What I do with my sets is concentrate on dead weights. So assuming I have a matched set of shafts and grips… same number of wraps (I use 3 on most grips), I watch carefully the dead weights of the clubs and make sure they are falling into my specifications. Then my next concern is the deflection rates of my shafts. I look at each shaft and compare them to the others to make sure that the stress load is nearly identical from wedge to driver. Even my putter. Now I do this as a HITTER of the golf ball, not a swinger. I want the weight of the head and the stress I put on the shaft at transition to match the stiffness of the shaft. I don’t believe in frequency matching shafts… because they don’t oscillate prior to impact other than the one change in flexation at transition.
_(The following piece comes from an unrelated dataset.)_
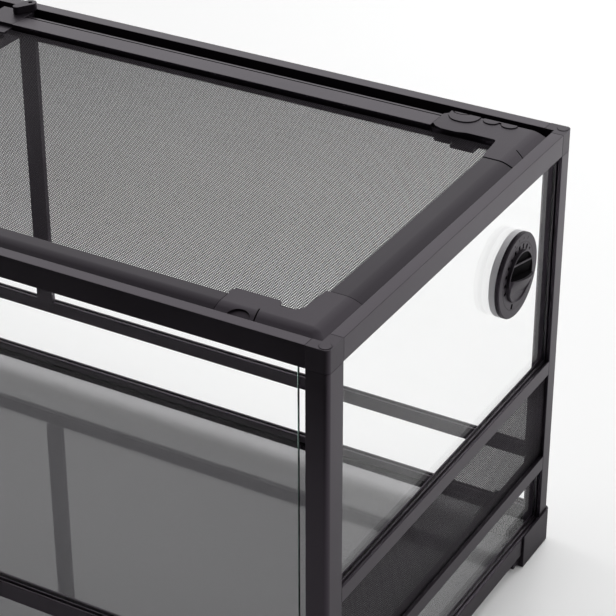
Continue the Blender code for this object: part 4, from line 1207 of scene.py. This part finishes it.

That is the load, that is what I am feeling and what I strive to bring into impact.

So if you want to talk pseudoscience, then keep talking swing weights and frequency matched golf shafts. :sunglasses:

IanB,

If you lay any club on a table and try to measure the angle with a protractor from an eye view a few inches above, it will produce a flatter measurement (just tried it). The only way to be close is to view on a direct eye line with the surface of the table.

Anyway, I’m sure the Hogan 1 Iron has not been bent since the photo was taken and Ive no reason to doubt the USGA Museum measurement.

Unfortunately there are no known photos of the 1 Iron prior to it being stolen that would give an alternative. We can speculate that the club has been adjusted by a third party though Im doubtful anyone would seriously have tried to put the club into play during the years it was missing to the extent of wanting to bend it. Not impossible though.

I’m trying to obtain the measurement on a Hogan personal Driver and will report back if it’s made available.